Ini merupakan segelintir prestasi hebat yang telah ditempuh oleh Prof Nur Asyik. Hal ini sangat istimewa dan perlu dicatat oleh sejarah. Beliau mampu menempuh jenjang pendidikan yang begitu lama serta berjenjang hingga program pascasarjana. Sebagai orang asing, ia telah mampu menyelesaikan pendidikan di fakultas syariah, yang tempo itu sangat jarang kita dapati. Kemudian seluruh aktivitasnya juga diselesaikan ketika kondisi negerinya yang bergejolak dijajah oleh Belanda dan Jepang. Lagi, ketika memasuki masa kemerdekaan, ia juga tidak segan-segan menghabiskan waktunya demi kemerdekaan bangsa. Mempertahankan kemerdekaan RI bersama rekan-rekannya.

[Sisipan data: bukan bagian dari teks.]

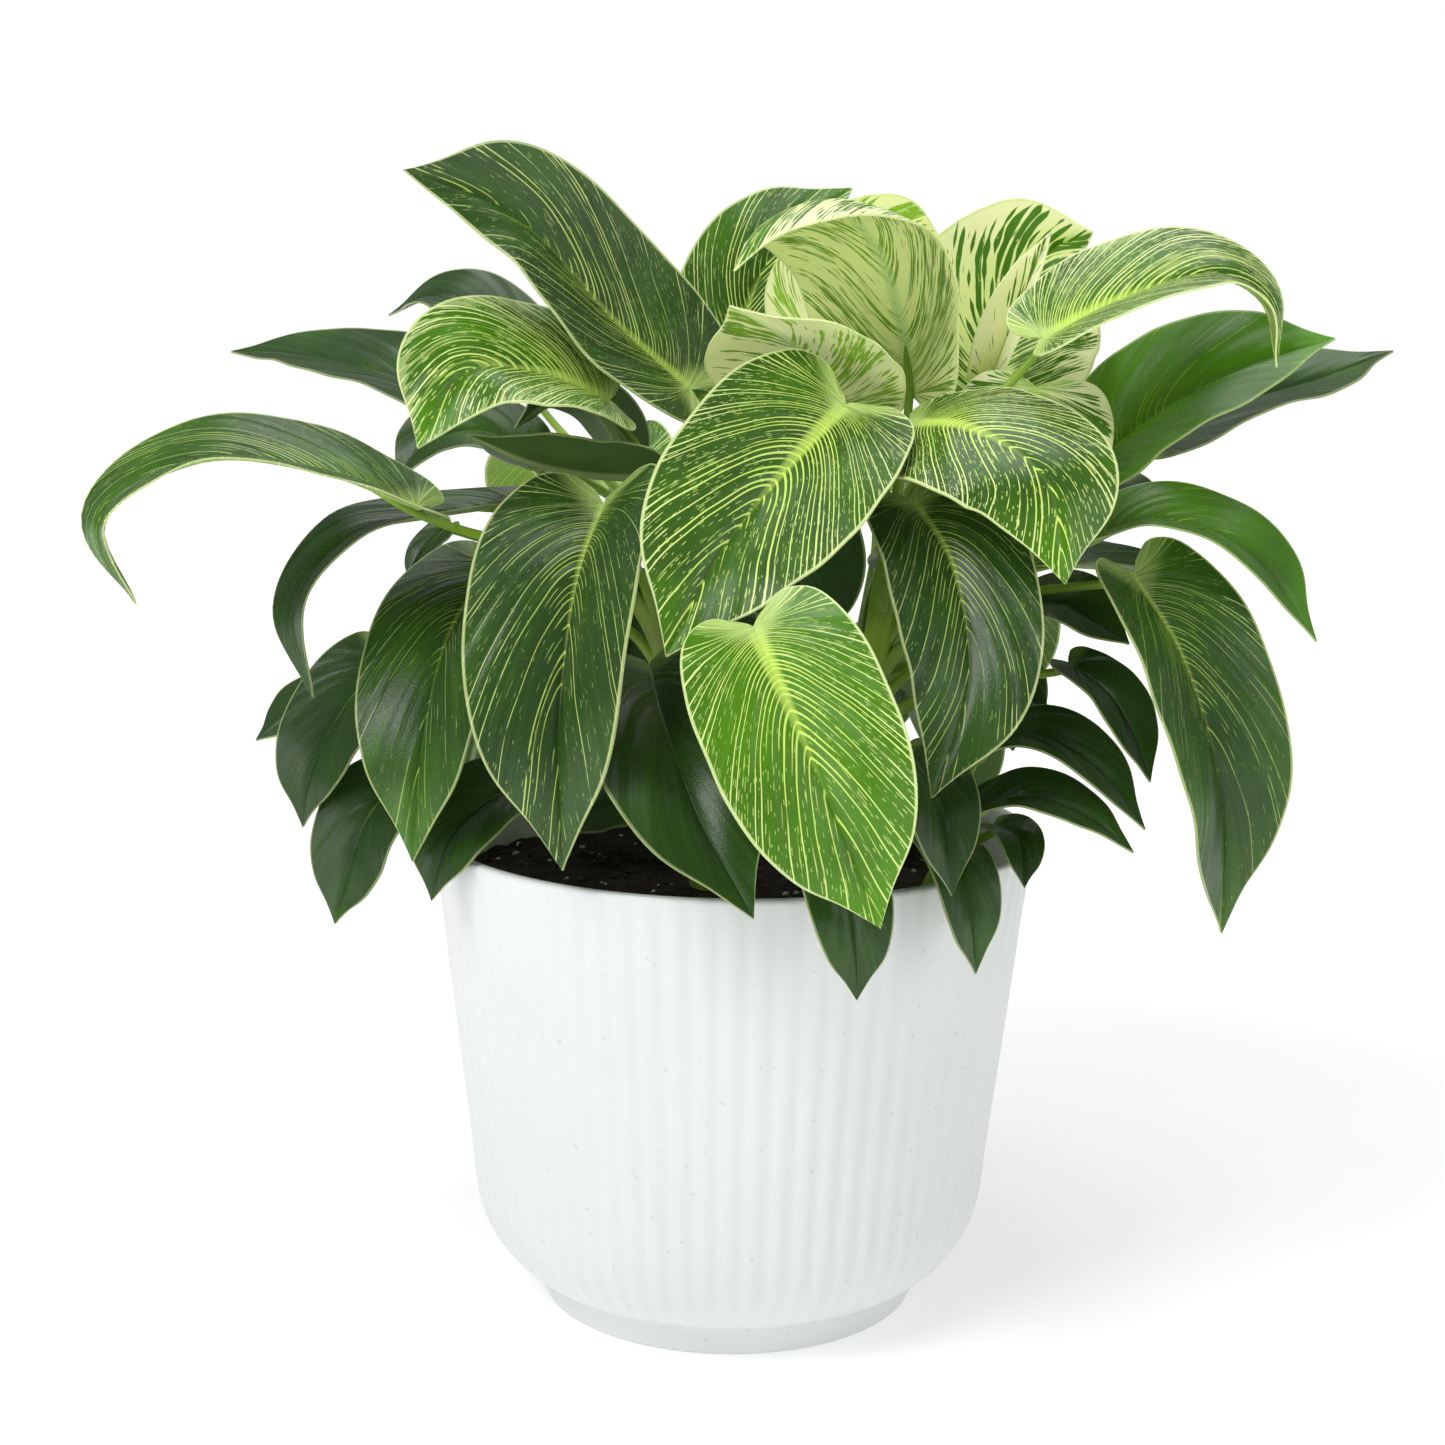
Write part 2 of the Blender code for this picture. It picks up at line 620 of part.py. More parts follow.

Nur Asyik dan Gerakan Diplomasi Revolusi

Perjuangan Nur Asyik dan rekan-rekannya selama di Mesir telah lebih dahulu dimulai sebelum hari Proklamasi Kemerdekaan Republik Indonesia. Mereka berjuang memperkenalkan agar RI dihargai dan diakui oleh masyarakat international. Tatkala itu, para pelopor ini tercatat sebagai aktivis dalam sebuah organisasi sosial yang erat kaitannya dengan perjuangan diplomasi kemerdekaan.

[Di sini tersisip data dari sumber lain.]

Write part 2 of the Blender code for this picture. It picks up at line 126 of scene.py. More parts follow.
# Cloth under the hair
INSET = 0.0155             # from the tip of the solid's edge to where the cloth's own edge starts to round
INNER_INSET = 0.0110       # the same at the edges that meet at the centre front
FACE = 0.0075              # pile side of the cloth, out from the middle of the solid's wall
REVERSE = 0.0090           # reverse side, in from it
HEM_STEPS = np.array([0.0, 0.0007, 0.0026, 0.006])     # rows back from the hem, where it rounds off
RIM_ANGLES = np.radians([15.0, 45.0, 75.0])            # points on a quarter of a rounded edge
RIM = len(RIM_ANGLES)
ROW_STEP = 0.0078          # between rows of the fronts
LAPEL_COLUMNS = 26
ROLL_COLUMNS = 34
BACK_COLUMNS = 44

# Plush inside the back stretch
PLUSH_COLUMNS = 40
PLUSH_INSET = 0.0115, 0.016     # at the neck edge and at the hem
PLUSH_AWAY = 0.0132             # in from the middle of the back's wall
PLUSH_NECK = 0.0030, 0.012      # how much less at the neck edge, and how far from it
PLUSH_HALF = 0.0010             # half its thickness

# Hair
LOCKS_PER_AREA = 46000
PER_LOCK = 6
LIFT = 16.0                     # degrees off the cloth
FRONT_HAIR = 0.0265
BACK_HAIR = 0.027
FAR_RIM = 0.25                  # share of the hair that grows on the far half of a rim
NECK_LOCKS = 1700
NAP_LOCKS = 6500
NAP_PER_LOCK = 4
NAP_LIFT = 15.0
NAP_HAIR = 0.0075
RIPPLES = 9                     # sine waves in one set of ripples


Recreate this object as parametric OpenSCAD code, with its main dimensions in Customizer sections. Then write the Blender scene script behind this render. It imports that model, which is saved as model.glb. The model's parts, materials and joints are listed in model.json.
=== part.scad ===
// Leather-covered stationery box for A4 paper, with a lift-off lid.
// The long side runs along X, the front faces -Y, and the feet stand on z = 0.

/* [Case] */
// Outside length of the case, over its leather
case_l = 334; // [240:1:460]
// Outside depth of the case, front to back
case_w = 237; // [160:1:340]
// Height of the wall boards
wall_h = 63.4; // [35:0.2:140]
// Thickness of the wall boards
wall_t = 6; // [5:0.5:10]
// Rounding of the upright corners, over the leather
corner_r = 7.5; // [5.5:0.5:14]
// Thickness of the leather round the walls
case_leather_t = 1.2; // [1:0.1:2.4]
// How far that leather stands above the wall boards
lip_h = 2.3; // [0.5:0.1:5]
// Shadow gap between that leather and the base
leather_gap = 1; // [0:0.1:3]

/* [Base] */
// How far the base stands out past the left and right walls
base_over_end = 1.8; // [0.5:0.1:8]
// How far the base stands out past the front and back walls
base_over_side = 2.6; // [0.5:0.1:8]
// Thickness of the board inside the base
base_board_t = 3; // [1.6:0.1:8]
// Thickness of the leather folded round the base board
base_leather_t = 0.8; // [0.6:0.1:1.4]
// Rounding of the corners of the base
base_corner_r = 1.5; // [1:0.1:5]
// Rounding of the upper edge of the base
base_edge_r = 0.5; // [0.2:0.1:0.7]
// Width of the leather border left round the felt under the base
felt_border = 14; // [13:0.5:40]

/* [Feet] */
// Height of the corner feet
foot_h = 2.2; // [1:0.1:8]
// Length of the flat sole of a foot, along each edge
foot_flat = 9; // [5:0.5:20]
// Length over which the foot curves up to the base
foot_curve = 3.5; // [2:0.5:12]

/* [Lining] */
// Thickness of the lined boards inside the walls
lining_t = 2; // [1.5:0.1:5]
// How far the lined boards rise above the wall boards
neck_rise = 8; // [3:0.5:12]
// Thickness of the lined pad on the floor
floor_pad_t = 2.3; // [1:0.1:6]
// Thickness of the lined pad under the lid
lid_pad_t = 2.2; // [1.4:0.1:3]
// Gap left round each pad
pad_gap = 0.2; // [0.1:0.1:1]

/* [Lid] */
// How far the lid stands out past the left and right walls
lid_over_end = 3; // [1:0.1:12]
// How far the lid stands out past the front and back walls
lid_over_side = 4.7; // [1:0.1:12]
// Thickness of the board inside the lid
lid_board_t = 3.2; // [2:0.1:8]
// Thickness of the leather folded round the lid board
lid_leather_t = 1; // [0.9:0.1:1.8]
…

Pada tahun 1923, di Mesir lahir sebuah organisasi sosial bernama Perpindom. Akronim dari Perhimpunan Pemuda Indonesia-Malaya. Organisasi ini bermula Bernama Aljam’iyyah al-hairiyyah aljawiyyah. Secara aktif, dipimpin oleh Janan Thaib dan memiliki sejumlah majalah, yang bertajuk “Seruan Al-Azhar”, “Pilihan Timur”, “Merdeka” dan “Usaha Pemuda”. Memantau pekembangan dengan lahirnya organisasi yang sadar dan memiliki solidaritas nasional di luar negeri, Belanda dan Inggris tak segan melakukan berbagai tindakan baik itu dengan menghalang-halanginya atau bahkan melancarkan politik pecah belah melalui agen-agen yang dikoordinir melalui kedutaan-kedutaan mereka di Mesir khususnya.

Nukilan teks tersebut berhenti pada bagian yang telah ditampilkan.